**Requirements**. Where a line in the listing contains the string "continues", copy that line out.

**Material supplied**.
━━━━━━━━━━━━━━━━━━━━
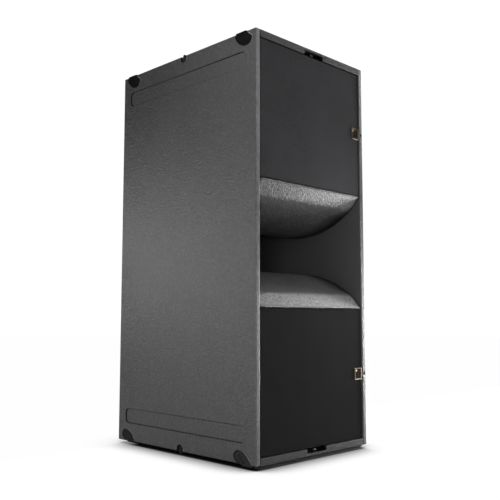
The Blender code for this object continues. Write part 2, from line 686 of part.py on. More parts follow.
def surround_profile():
    """Half-roll surround: landing on the basket, roll, landing on the cone edge."""
    inner, outer = LANDING_R
    under, top = LANDING_HEIGHTS
    roll_under = [(radius, max(height, under)) for radius, height
                  in arc(ROLL_R, ROLL_HEIGHT, ROLL_RADIUS, 4, 176, 5)]
    roll_top = arc(ROLL_R, ROLL_HEIGHT, ROLL_RADIUS + ROLL_T, 170, 10, 5)
    return [(outer, top), (outer, under)] + roll_under + [(inner, under), (inner, top)] + roll_top


def spider_profile():
    """Corrugated disc between the coil former and the basket's ledge."""
    top, low = [], []
    for i in range(SPIDER_FOLDS + 1):
        radius = SPIDER_R1 + (SPIDER_R0 - SPIDER_R1) * i / SPIDER_FOLDS
        height = SPIDER_HEIGHT
        if 0 < i < SPIDER_FOLDS:
            height += SPIDER_WAVE if i % 2 else -SPIDER_WAVE
        top.append((radius, height + SPIDER_T / 2))
        low.append((radius, height - SPIDER_T / 2))
    return top[:1] + low + top[:0:-1]


# name, profile, look, facets
DRIVER_PARTS = [
    ("surround", surround_profile(), "foam", 28),
    ("cone", CONE, "cone", DRIVER_SEG),
    ("dust_cap", DUST_CAP, "cone", 24),
    ("voice_coil", VOICE_COIL, "coil", 24),
    ("spider", spider_profile(), "spider", 24),
    ("top_plate", TOP_PLATE, "zinc", 24),
    ("magnet", MAGNET, "ferrite", 24),
    ("t_yoke", T_YOKE, "zinc", 24),
]


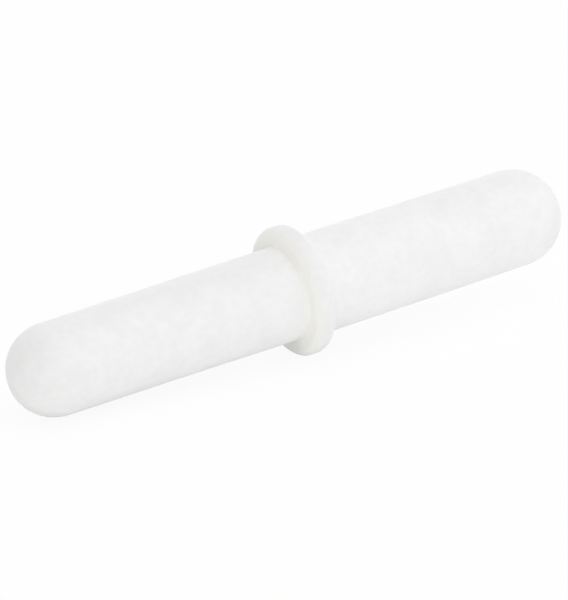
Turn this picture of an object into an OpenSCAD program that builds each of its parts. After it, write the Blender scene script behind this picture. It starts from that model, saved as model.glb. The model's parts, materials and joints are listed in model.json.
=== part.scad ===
// Magnetic stir bar with a pivot ring: a magnet rod sealed in one white fluoropolymer jacket.
// The bar is drawn along X about its own middle, then laid down as it comes to rest:
// on the rim of its pivot ring and on the end of its longer half.

/* [Bar] */
// Length over both rounded ends
bar_length = 51; // [40:1:80]
// Diameter of the longer half, whose end touches the surface
low_half_d = 7.7; // [7:0.05:10]
// Diameter of the shorter half, whose end is raised
high_half_d = 8.05; // [7:0.05:10]

/* [Pivot ring] */
// Height of the ring above the thicker half
ring_height = 1.325; // [0.8:0.025:3]
// Width of the ring along the bar
ring_w = 1.8; // [1.2:0.1:4]
// Radius on both edges of the ring's rim
ring_edge_r = 0.65; // [0.1:0.05:0.65]
// Fillet where the ring's faces meet the bar
ring_root_r = 0.15; // [0.05:0.05:0.4]
// Distance of the ring's middle from the bar's middle, towards the shorter half
ring_shift = 0.65; // [0:0.05:5]

/* [Jacket wall] */
// Wall of the jacket around the magnet, on the slimmer half
side_wall = 1.1; // [0.6:0.05:2]
// Solid jacket between the magnet and the tip of each rounded end
end_wall = 3.5; // [2.5:0.1:8]

/* [Magnet] */
// Chamfer on both ends of the magnet rod
magnet_chamfer = 0.4; // [0.1:0.05:1]
// Clearance between the magnet and the jacket moulded around it
magnet_gap = 0.02; // [0.01:0.01:0.1]

/* [Hidden] */
$fn = 128;

low_r = low_half_d / 2;
high_r = high_half_d / 2;
ring_r = max(low_r, high_r) + ring_height;

// Radius on the rim's edges, where a narrow ring has less room for it
rim_edge_r = min(ring_edge_r, 0.45 * ring_w);

// Centres of the two rounded ends, each as far from the middle as its sphere allows
low_end_x = -(bar_length / 2 - low_r);
high_end_x = bar_length / 2 - high_r;

// Space moulded around the magnet, and the rod inside it
cavity_d = min(low_half_d, high_half_d) - 2 * side_wall;
cavity_length = bar_length - 2 * end_wall;
magnet_d = cavity_d - 2 * magnet_gap;
magnet_length = cavity_length - 2 * magnet_gap;

// Laying down: one line touches the low end's sphere and the ring's nearer edge radius
edge_x = ring_shift - ring_w / 2 + rim_edge_r;
edge_r = ring_r - rim_edge_r;
span = edge_x - low_end_x;
rest_tilt = acos((low_r - rim_edge_r) / norm([span, edge_r])) - atan2(span, edge_r);
rest_height = low_r - low_end_x * sin(rest_tilt);
rest_x = (low_r - high_r - (low_end_x + high_end_x) * cos(rest_tilt)) / 2;

// Puts a thing drawn along Z onto the resting bar's axis, with its upper end on the raised side
module at_rest() {
    translate([rest_x, 0, rest_height])
        rotate([0, 90 - rest_tilt, 0])
            children();
}

// Half section of one half of the bar: shaft and full-round end, growing from the ring along Y
module half_section(r, end_y) {
    square([r, end_y]);
    intersection() {
        translate([0, end_y]) circle(r);
        translate([0, end_y]) square(r);
    }
}

// Half section of the pivot ring, with both rim edges rounded
module ring_section() {
    flat = ring_w - 2 * rim_edge_r;
    translate([0, -ring_w / 2]) square([edge_r, ring_w]);
    translate([0, -flat / 2]) square([ring_r, flat]);
    for (side = [-1, 1])
        translate([edge_r, side * flat / 2]) circle(rim_edge_r);
}

// Small concave fillet in the corner between a shaft of radius r and the ring's face above it
module root_section(r) {
    translate([r, ring_w / 2])
        difference() {
            square(ring_root_r);
            translate([ring_root_r, ring_root_r]) circle(ring_root_r);
        }
}

// Half section of the space for a rod of length l and diameter d, with chamfered ends
module rod_section(d, l, chamfer) {
    polygon([
        [0, -l / 2],
        [d / 2 - chamfer, -l / 2],
        [d / 2, -l / 2 + chamfer],
        [d / 2, l / 2 - chamfer],
        [d / 2 - chamfer, l / 2],
        [0, l / 2]
    ]);
}

// One-piece jacket: both halves and the pivot ring, sealed around the magnet's space
module jacket() {
    color("white")
        at_rest()
            rotate_extrude()
                difference() {
                    union() {
                        half_section(high_r, high_end_x);
                        mirror([0, 1]) half_section(low_r, -low_end_x);
                        translate([0, ring_shift]) {
                            ring_section();
                            root_section(high_r);
                            mirror([0, 1]) root_section(low_r);
                        }
                    }
                    rod_section(cavity_d, cavity_length, magnet_chamfer);
                }
}

// Magnet rod: cast, ground round and chamfered at both ends
module magnet_rod() {
    color("dimgray")
        at_rest()
            rotate_extrude()
                rod_section(magnet_d, magnet_length, magnet_chamfer);
}

jacket();
magnet_rod();
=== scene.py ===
import json
import math

import bmesh
import bpy
from mathutils import Matrix, Vector


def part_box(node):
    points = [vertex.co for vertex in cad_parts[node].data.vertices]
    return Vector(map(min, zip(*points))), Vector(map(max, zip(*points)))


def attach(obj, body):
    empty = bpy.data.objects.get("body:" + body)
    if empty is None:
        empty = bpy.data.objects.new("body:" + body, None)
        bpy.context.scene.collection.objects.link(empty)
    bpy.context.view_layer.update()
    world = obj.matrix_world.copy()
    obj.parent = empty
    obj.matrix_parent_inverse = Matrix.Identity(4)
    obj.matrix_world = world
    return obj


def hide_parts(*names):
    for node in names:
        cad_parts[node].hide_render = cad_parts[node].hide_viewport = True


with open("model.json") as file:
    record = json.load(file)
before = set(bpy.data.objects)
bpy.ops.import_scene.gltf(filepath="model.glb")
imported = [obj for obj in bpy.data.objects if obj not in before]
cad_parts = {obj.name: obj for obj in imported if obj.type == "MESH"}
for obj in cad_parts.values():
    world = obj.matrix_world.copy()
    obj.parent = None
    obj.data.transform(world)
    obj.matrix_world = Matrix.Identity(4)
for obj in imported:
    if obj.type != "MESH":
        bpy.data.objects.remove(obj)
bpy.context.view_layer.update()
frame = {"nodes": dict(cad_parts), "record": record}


# ---- Jacket ----------------------------------------------------------------------------------
# One piece of white fluoropolymer, moulded around the magnet and turned to size: two shafts with
# full-round ends, and the pivot ring between them. It has no seam. The halves differ a little in
# diameter, each draws in slightly towards its end, and the cold-set polymer is never quite even.

# The bar is made upright about its ring's middle in millimetres, low end down, as it would be
# turned in a lathe. It is laid on its line in the frame, and brought to metres, when it is done.
mm = 0.001

# Points closer than this, in millimetres, count as one
touching = 0.001


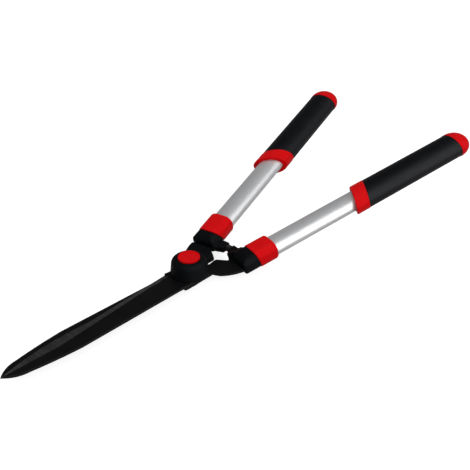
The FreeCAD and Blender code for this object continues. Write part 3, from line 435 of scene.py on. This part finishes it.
for node_name, rim_mm in (("left_collar", 0.8), ("right_collar", 0.8), ("left_ferrule", 1.0),
                          ("right_ferrule", 1.0), ("left_end_cap", 0.3), ("right_end_cap", 0.3),
                          ("pivot_cap", 0.4)):
    trim = merged_copy(node_name, rim_mm, segments=4)
    trim.data.materials.append(red)

# The tubes: oval extrusions, pressed on the sockets' spigots and riveted under the collars.
# Anodised aluminium in its natural colour: the die leaves lines along the tube, about 0.2 mm apart and drawn
# three times as coarse, and the etch before anodising gives the satin look.
for side, sign in (("left", 1), ("right", -1)):
    metal, tree = new_material(side + "_anodised_aluminium")
    spot = add(tree, "TexCoord")
    along = add(tree, "Mapping", {"Vector": spot.outputs["Object"],
                                  "Rotation": (0.0, -HANDLE_PITCH, sign * HANDLE_SPLAY)}, vector_type="TEXTURE")
    drawn = add(tree, "Mapping", {"Vector": along.outputs[0], "Scale": (0.01, 1.0, 1.0)})
    lines = add(tree, "TexNoise", {"Vector": drawn.outputs[0], "Scale": 1800.0, "Detail": 3.0})
    etch = add(tree, "TexNoise", {"Vector": spot.outputs["Object"], "Scale": 2500.0, "Detail": 2.0})
    tone = add(tree, "MixRGB", {"Fac": lines.outputs["Fac"], "Color1": srgb("c6c7c9"),
                                "Color2": srgb("d8d9da")})
    gloss = add(tree, "MapRange", {"Value": lines.outputs["Fac"], "From Min": 0.3, "From Max": 0.7,
                                   "To Min": 0.30, "To Max": 0.38})
    rough = add(tree, "Math", {0: lines.outputs["Fac"], 1: etch.outputs["Fac"]}, operation="ADD")
    relief = add(tree, "Bump", {"Height": rough.outputs[0], "Strength": 0.06, "Distance": 0.1 * MM})
    skin = add(tree, "BsdfPrincipled", {"Base Color": tone.outputs[0], "Roughness": gloss.outputs[0],
                                        "Metallic": 0.5, "Normal": relief.outputs[0]})
    add(tree, "OutputMaterial", {"Surface": skin.outputs[0]})
    tube = merged_copy(side + "_tube", 0.2)
    tube.data.materials.append(metal)

# The grips: sleeves of black foam rubber, stretched over the tubes between ring and cap.
# The foam is closed in cell and skinned, so it is a soft satin black, with pores of about 0.3 mm that are
# drawn three times as coarse.
foam, tree = new_material("skinned_foam_rubber")
spot = add(tree, "TexCoord")
pores = add(tree, "TexVoronoi", {"Vector": spot.outputs["Object"], "Scale": 1100.0})
cloud = add(tree, "TexNoise", {"Vector": spot.outputs["Object"], "Scale": 70.0, "Detail": 4.0})
tone = add(tree, "MixRGB", {"Fac": cloud.outputs["Fac"], "Color1": srgb("06070a"), "Color2": srgb("0c0d10")})
gloss = add(tree, "MapRange", {"Value": cloud.outputs["Fac"], "From Min": 0.3, "From Max": 0.7,
                               "To Min": 0.42, "To Max": 0.5})
relief = add(tree, "Bump", {"Height": pores.outputs["Distance"], "Strength": 0.15, "Distance": 0.3 * MM})
skin = add(tree, "BsdfPrincipled", {"Base Color": tone.outputs[0], "Roughness": gloss.outputs[0], "IOR": 1.24,
                                    "Normal": relief.outputs[0]})
add(tree, "OutputMaterial", {"Surface": skin.outputs[0]})
for side in ("left", "right"):
    grip = merged_copy(side + "_grip", 0.3)
    grip.data.materials.append(foam)
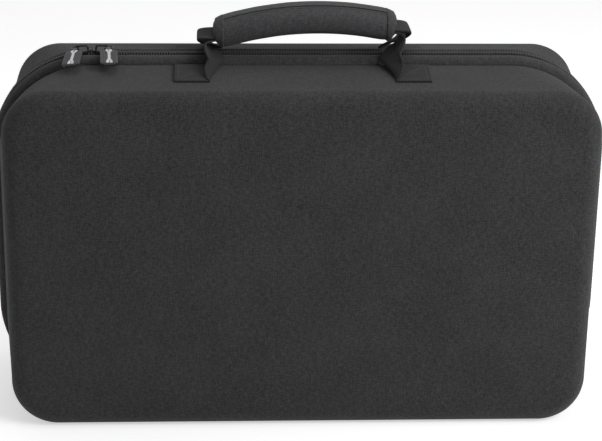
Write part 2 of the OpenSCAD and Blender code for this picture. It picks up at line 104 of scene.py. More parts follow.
class Wire:
    """A shader socket that adds Math nodes when it is used in an expression."""

    def __init__(self, paint: "Paint", socket: bpy.types.NodeSocket) -> None:
        """Wraps a socket.

        Args:
            paint: The material that the socket belongs to.
            socket: The output socket.
        """
        self.paint = paint
        self.socket = socket

    def _math(self, operation: str, *values: Any) -> "Wire":
        """Adds a Math node.

        Args:
            operation: The node's operation.
            values: Its inputs, wires or numbers, in order.

        Returns:
            The node's output.
        """
        return self.paint.node("ShaderNodeMath", {"operation": operation}, dict(enumerate(values)))

    def __add__(self, other: Any) -> "Wire":
        """Adds."""
        return self._math("ADD", self, other)

    __radd__ = __add__

    def __sub__(self, other: Any) -> "Wire":
        """Takes other away."""
        return self._math("SUBTRACT", self, other)

    def __rsub__(self, other: Any) -> "Wire":
        """Takes this away from other."""
        return self._math("SUBTRACT", other, self)

    def __mul__(self, other: Any) -> "Wire":
        """Multiplies."""
        return self._math("MULTIPLY", self, other)

    __rmul__ = __mul__

    def __truediv__(self, other: Any) -> "Wire":
        """Divides by other."""
        return self._math("DIVIDE", self, other)

    def __pow__(self, other: Any) -> "Wire":
        """Raises to a power."""
        return self._math("POWER", self, other)

    def __abs__(self) -> "Wire":
        """The size without its sign."""
        return self._math("ABSOLUTE", self)

    def sine(self) -> "Wire":
        """The sine, in radians."""
        return self._math("SINE", self)

    def floor(self) -> "Wire":
        """The whole number below."""
        return self._math("FLOOR", self)

    def fraction(self) -> "Wire":
        """The part above the whole number."""
        return self._math("FRACT", self)

    def least(self, other: Any) -> "Wire":
        """The smaller of the two."""
        return self._math("MINIMUM", self, other)

    def most(self, other: Any) -> "Wire":
        """The larger of the two."""
        return self._math("MAXIMUM", self, other)

    def eased(self, low: float, high: float) -> "Wire":
        """Rises smoothly from 0 at low to 1 at high.

        Args:
            low: The value that gives 0.
            high: The value that gives 1.

        Returns:
            The eased value.
        """
        return self.paint.node(
            "ShaderNodeMapRange",
            {"interpolation_type": "SMOOTHSTEP"},
            {"Value": self, "From Min": low, "From Max": high},
        )


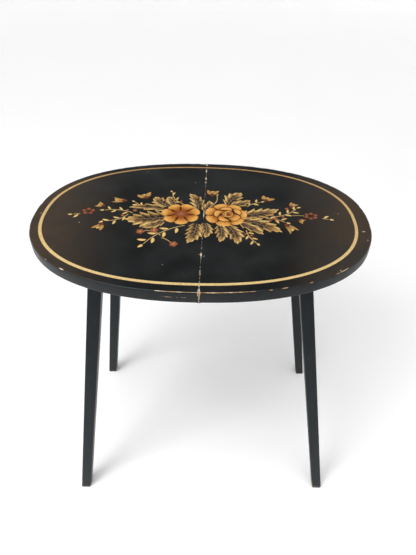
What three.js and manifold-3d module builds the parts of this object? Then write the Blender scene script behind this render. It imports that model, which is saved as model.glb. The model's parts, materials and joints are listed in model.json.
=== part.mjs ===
// Small folding side table: an oval top in two leaves on four tapered, splayed legs.
//
// Millimetres, +Z up. The origin is on the floor below the middle of the seam, and +X runs
// along the top. The seam between the leaves lies on the YZ plane.
//
// The table folds by lifting its middle. Both leaves turn down about the seam rod, each leg
// frame turns about its own axis under its leaf, and one link a side holds each frame upright.
// A leaf, a link, the keel block and a leg frame make a parallelogram, so every joint turns by
// the same angle. One half is drawn and the other is the same half turned round the Z axis.

import * as THREE from 'three';
import { mergeVertices } from 'three/addons/utils/BufferGeometryUtils.js';
import Module from 'manifold-3d';

const wasm = await Module();
wasm.setup();

// ---- Driving dimensions ----------------------------------------------------------------

// Top: a superellipse, flatter at the sides than a true oval
const TOP_LENGTH = 524;
const TOP_WIDTH = 360;
const TOP_THICKNESS = 19;
const TABLE_HEIGHT = 566;
const OVAL_POWER = 2.27;
const OUTLINE_STEPS = 56;
const SEAM_GAP = 0.8;
const ARRIS = 1.2;

// Fold
const FOLD_ANGLE = THREE.MathUtils.degToRad(82);
const SEAM_AXIS_DROP = 11;
const LEG_AXIS_DROP = 14;

// Legs: centre line at the level of the leg axis, and at the floor
const LEG_AXIS_X = 153;
const LEG_AXIS_Y = 91;
const FOOT_X = 240;
const FOOT_Y = 150;
const LEG_SIDE_TOP = 21;
const LEG_SIDE_FOOT = 18.5;
const LEG_CHAMFER = 2.4;
const LEG_ABOVE_AXIS = 7;

// Rail between the two legs of a frame
const RAIL_THICKNESS = 18;
const RAIL_ABOVE_AXIS = 6;
const RAIL_BELOW_AXIS = 42;

// Keel block and links
const KEEL_LENGTH = 60;
const KEEL_BELOW_PIN = 8;
const LINK_PIN_DOWN = 45;
const LINK_PIN_IN = 17;
const LINK_WIDTH = 11;
const LINK_CLEAR_OF_KEEL = 0.4;
const STEEL = 2.5;

// Brackets
const SEAM_EAR_Y = [118, 121];
const SEAM_EAR_RADIUS = 6;
const SEAM_PLATE_X = [-30, -8];
const SEAM_PLATE_LENGTH = 22;
const SEAM_SCREW_X = [-25, -14];
const SEAM_SCREW_ALONG_PLATE = 0.6;
const LEG_EAR_Y = 103.2;
const LEG_EAR_RADIUS = 8;
const LEG_PLATE_HALF = 14;
const LEG_PLATE_LENGTH = 20;
const LEG_SCREW_X = [-8, 8];
const LUG_PLATE_W = [22, 50];
const LUG_PLATE_LENGTH = 21;
const LUG_PLATE_Y = -9;
const LUG_EAR_RADIUS = 5.5;
const LUG_SCREWS = [[26, -21], [37, -21]];

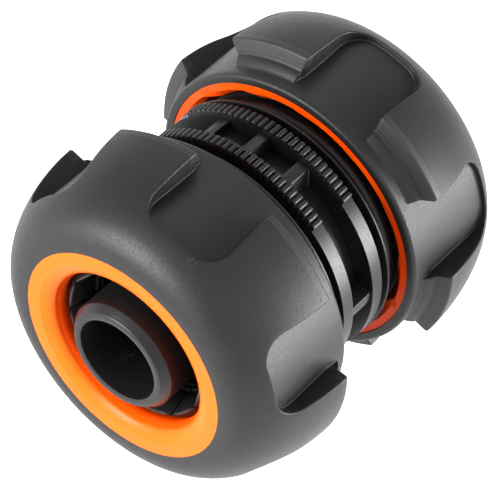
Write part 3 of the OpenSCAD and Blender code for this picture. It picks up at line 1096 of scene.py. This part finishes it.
class MENDER_OT_rings(bpy.types.Operator):
    """Build the two hard orange rings with their funnels and saw-tooth threads"""

    bl_idname = "mender.rings"
    bl_label = "Orange rings"

    def execute(self, context):
        s = in_mm(context.scene.mender_sizes)
        for end in ENDS:
            obj = object_of("ring", mesh_from("ring", *ring_sector(s)))
            ring_of(obj, s.starts, 2 * math.pi / s.starts, 0.0, orange_material())
            weld(obj.data, 0.003)
            obj.data.transform(END_TURN[end])
            finish_piece(obj, f"{end}_ring", orange_material(), smooth_to=35)
            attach(obj, f"{end}_nut")
            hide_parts(f"{end}_nut_insert")
        return {"FINISHED"}


class MENDER_OT_fingers(bpy.types.Operator):
    """Build the two rings of clamping fingers"""

    bl_idname = "mender.fingers"
    bl_label = "Clamping fingers"

    def execute(self, context):
        s = in_mm(context.scene.mender_sizes)
        for end in ENDS:
            obj = object_of("fingers", weld(mesh_from("fingers", *finger(s)), 0.001))
            ring_of(obj, s.fingers, 2 * math.pi / s.fingers, math.radians(SLIT_PHASE),
                    black_material(), merge=0.0001)
            obj.data.transform(Matrix.Scale(MM, 4))
            back = solid("collet_ring", collet_ring(), Matrix.Scale(MM, 4))
            joined(obj, [back])
            turn = Matrix.Rotation(math.radians(90 if end == "far" else -90), 4, "Y")
            obj.data.transform(turn)
            finish_piece(obj, f"{end}_fingers", black_material(), smooth_to=30)
            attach(obj, f"{end}_collet")
            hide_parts(f"{end}_collet")
        return {"FINISHED"}


class MENDER_OT_body(bpy.types.Operator):
    """Build the black body with its spigots, knurled flanges and ribs"""

    bl_idname = "mender.body"
    bl_label = "Body"

    def execute(self, context):
        s = in_mm(context.scene.mender_sizes)
        obj = make_body(s)
        finish_piece(obj, "mender_body", black_material(), smooth_to=32)
        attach(obj, "body")
        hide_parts("body")
        return {"FINISHED"}


# Stage

CAMERA_PLACE = (-0.25030, -0.10842, 0.36373)
CAMERA_TURN = (35.072, -11.919, -50.178)
CAMERA_LENS = 206.78
FLOOR_SIZE = 3.0
SEEN_FLOOR = 0.9
FILL = 0.5
SOFTBOX_AWAY = 0.7
# Name, azimuth and height in degrees, size in metres and power in watts
SOFTBOXES = (
    ("softbox_right", 300, 12, 0.34, 9.8), ("softbox_left", 155, 12, 0.34, 9.4),
    ("softbox_back", 45, 40, 0.34, 0.5), ("softbox_front", 246, 30, 1.0, 1.3),
)


def seen_directly(tree):
    """One where the camera, a reflection or a refraction looks straight at the surface."""
    path = tree.nodes.new("ShaderNodeLightPath")
    seen = scalar(tree, "MAXIMUM", path.outputs["Is Camera Ray"], path.outputs["Is Glossy Ray"])
    return scalar(tree, "MAXIMUM", seen, path.outputs["Is Transmission Ray"])


def floor_material():
    material = bpy.data.materials.new("studio_floor")
    material.use_nodes = True
    tree = material.node_tree
    tree.nodes.clear()
    matt = tree.nodes.new("ShaderNodeBsdfDiffuse")
    matt.inputs["Color"].default_value = (0.8, 0.8, 0.8, 1)
    glow = tree.nodes.new("ShaderNodeEmission")
    tree.links.new(scalar(tree, "MULTIPLY", seen_directly(tree), SEEN_FLOOR), glow.inputs["Strength"])
    both = tree.nodes.new("ShaderNodeAddShader")
    tree.links.new(matt.outputs[0], both.inputs[0])
    tree.links.new(glow.outputs[0], both.inputs[1])
    out = tree.nodes.new("ShaderNodeOutputMaterial")
    tree.links.new(both.outputs[0], out.inputs["Surface"])
    return material


def studio_world():
    world = bpy.data.worlds.new("studio")
    world.use_nodes = True
    tree = world.node_tree
    back = tree.nodes["Background"]
    back.inputs["Color"].default_value = (1, 1, 1, 1)
    tree.links.new(scalar(tree, "MAXIMUM", seen_directly(tree), FILL), back.inputs["Strength"])
    return world


def softbox(name, place, target, size, power):
    lamp = bpy.data.lights.new(name, "AREA")
    lamp.shape = "SQUARE"
    lamp.size = size
    lamp.energy = power
    obj = object_of(name, lamp)
    obj.location = place
    obj.rotation_euler = (Vector(target) - Vector(place)).to_track_quat("-Z", "Y").to_euler()
    return obj


class MENDER_OT_stage(bpy.types.Operator):
    """Build the floor, the lights and the camera"""

    bl_idname = "mender.stage"
    bl_label = "Stage"

    def execute(self, context):
        scene = context.scene
        scene.view_settings.view_transform = "Standard"
        scene.world = studio_world()
        half = FLOOR_SIZE / 2
        low = CAD_BOX[0][2]
        floor = object_of("studio_floor", mesh_from(
            "studio_floor", [(-half, -half, low), (half, -half, low), (half, half, low), (-half, half, low)],
            [(0, 1, 2, 3)]))
        floor.data.materials.append(floor_material())
        eye = bpy.data.cameras.new("camera")
        eye.lens = CAMERA_LENS
        camera = object_of("camera", eye)
        camera.location = CAMERA_PLACE
        camera.rotation_euler = Euler([math.radians(a) for a in CAMERA_TURN], "XYZ")
        scene.camera = camera
        for name, azimuth, height, size, power in SOFTBOXES:
            a, e = math.radians(azimuth), math.radians(height)
            place = Vector((math.cos(e) * math.cos(a), math.cos(e) * math.sin(a), math.sin(e)))
            softbox(name, place * SOFTBOX_AWAY, (0, 0, 0), size, power)
        return {"FINISHED"}


class MENDER_PT_panel(bpy.types.Panel):
    """Lists the mender's sizes, colours and pieces"""

    bl_idname = "MENDER_PT_panel"
    bl_label = "Hose mender"
    bl_space_type = "VIEW_3D"
    bl_region_type = "UI"
    bl_category = "Hose mender"

    def draw(self, context):
        layout = self.layout
        for operator in OPERATORS:
            layout.operator(operator.bl_idname)
        for group in (context.scene.mender_sizes, context.scene.mender_colours):
            box = layout.box()
            for key in group.__annotations__:
                box.prop(group, key)


OPERATORS = (MENDER_OT_grips, MENDER_OT_rings, MENDER_OT_fingers, MENDER_OT_body, MENDER_OT_stage)
CLASSES = (MenderSizes, MenderColours) + OPERATORS + (MENDER_PT_panel,)


def register():
    for cls in CLASSES:
        bpy.utils.register_class(cls)
    bpy.types.Scene.mender_sizes = PointerProperty(type=MenderSizes)
    bpy.types.Scene.mender_colours = PointerProperty(type=MenderColours)


def unregister():
    del bpy.types.Scene.mender_sizes
    del bpy.types.Scene.mender_colours
    for cls in reversed(CLASSES):
        bpy.utils.unregister_class(cls)


def main():
    register()
    bpy.ops.mender.body()
    bpy.ops.mender.fingers()
    bpy.ops.mender.rings()
    bpy.ops.mender.grips()
    bpy.ops.mender.stage()


if __name__ == "__main__":
    main()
━━━━━━━━━━━━━━━━━━━━
**Output below**.
The Blender code for this object continues. Write part 2, from line 686 of part.py on. More parts follow.
The FreeCAD and Blender code for this object continues. Write part 3, from line 435 of scene.py on. This part finishes it.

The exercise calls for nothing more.